E’ sempre interessante analizzare
gli avvenimenti che accadono nella nostra società, soprattutto quando assumono
una dimensione numericamente rilevante. Se oltre dieci milioni di persone fanno
contemporaneamente la stessa cosa e cioè guardano - per una settimana di fila -
il festival di Sanremo, bisognerebbe cercare di capire i motivi socio-antropologici
che stanno alla base di tali comportamenti di massa. Tuttavia, pensare che il
successo di pubblico – e solo quello - possa decretare automaticamente la
bellezza e l’importanza di uno spettacolo, significa confondere l’analisi di un
fenomeno con il giudizio di valore dello stesso. Eppure, questo modo di intendere
la realtà si è ormai diffuso in tutti i settori della nostra contemporaneità.
Tant’è che la mercificazione del successo di pubblico tende a soffocare qualunque
tipo di critica e a sancire il valore assoluto di qualsiasi evento.
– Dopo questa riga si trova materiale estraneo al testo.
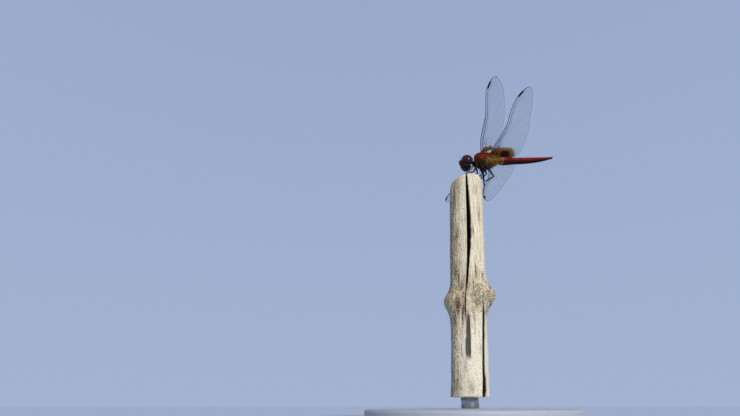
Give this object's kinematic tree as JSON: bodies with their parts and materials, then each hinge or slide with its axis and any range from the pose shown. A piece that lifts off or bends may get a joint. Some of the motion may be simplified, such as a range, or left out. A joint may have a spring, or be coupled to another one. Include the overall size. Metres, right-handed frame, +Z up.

Lasciando da parte il festival,
che ho visto fino a quando i cantanti - quelli veri - cantavano davvero e non
esibivano sé stessi attraverso tatuaggi e travestimenti a dir poco inquietanti,
vorrei soffermarmi per un momento su un fenomeno simile che si riscontra anche
in letteratura. Mi riferisco alla cosiddetta “dittatura” del best seller:
il libro più venduto, più letto, di cui bisogna parlare perché tutti i media ne
parlano. E se una moltitudine di persone compra lo stesso libro in un
determinato momento (ma non sappiamo quanti lo leggano realmente), succede che
quel libro assurga inevitabilmente a caso letterario.
Prendiamo, per esempio, l’attuale
opera prima del Principe Harry “Spare. Il minore” pubblicata da
Mondadori (25,00 euro). E’ in testa alle classifiche di vendita di mezzo mondo,
è esposto in tutte le vetrine delle librerie e viene presentato come un evento
epocale. Per carità: io ho grande rispetto per i sentimenti del Principe che
ripercorre, con il suo libro, i terribili momenti della morte della Principessa
Diana, sua madre. Tanto più che all’epoca, insieme al fratello maggiore, era ancora
un bambino dato in pasto - dal protocollo reale - al morboso voyeurismo di massa,
mentre seguiva il feretro sotto gli occhi addolorati di miliardi di persone.
Non voglio entrare nel merito
del libro (che non ho letto né leggerò), però se in questo frangente appassiona
contemporaneamente milioni e milioni di lettori (o acquirenti?), mi domando: è
destinato, per forza di cose, a diventare un capolavoro della letteratura
universale? In altre parole, la fama dell’autore, la condivisione di un dramma
che da personale diventa planetario attraverso la lettura, possono in qualche
maniera essere garanzia di qualità e sancire l’entrata del libro nell’olimpo
sacro della letteratura? Nel contempo, qualcun altro potrebbe anche domandarsi:
ma siamo sicuri che dietro la critica feroce di ogni successo editoriale e di
pubblico, qualunque esso sia, non si nasconda un risentimento invidioso supportato
da immaginarie recriminazioni morali? Ora, dinanzi a questi interrogativi io
continuo a leggere quello che più mi appassiona, e non mi lascio affatto
influenzare dal mercato e dall’idolatria del best seller. Non so se
questo sia un segno del mio malcelato snobismo, sono sicuro però che se la
letteratura insegue la moda o il fatto del momento, ha fallito il suo compito e
io non la rincorro. Chissà, forse un giorno mi ritroverò a leggere quel best
seller, dopo molti anni dalla sua pubblicazione, magari scovandolo sul
banchetto di un mercatino dell’usato. Posso assicurarvi che se ciò dovesse
accadere, il piacere di comprarlo e leggerlo sarà davvero grande, se non altro
perché quel libro – che magari sarà pure diventato un classico della
letteratura - non lo leggerà più nessuno, proprio perché sarà lontano dai riflettori dello spettacolo e dall'attenzione del grande pubblico.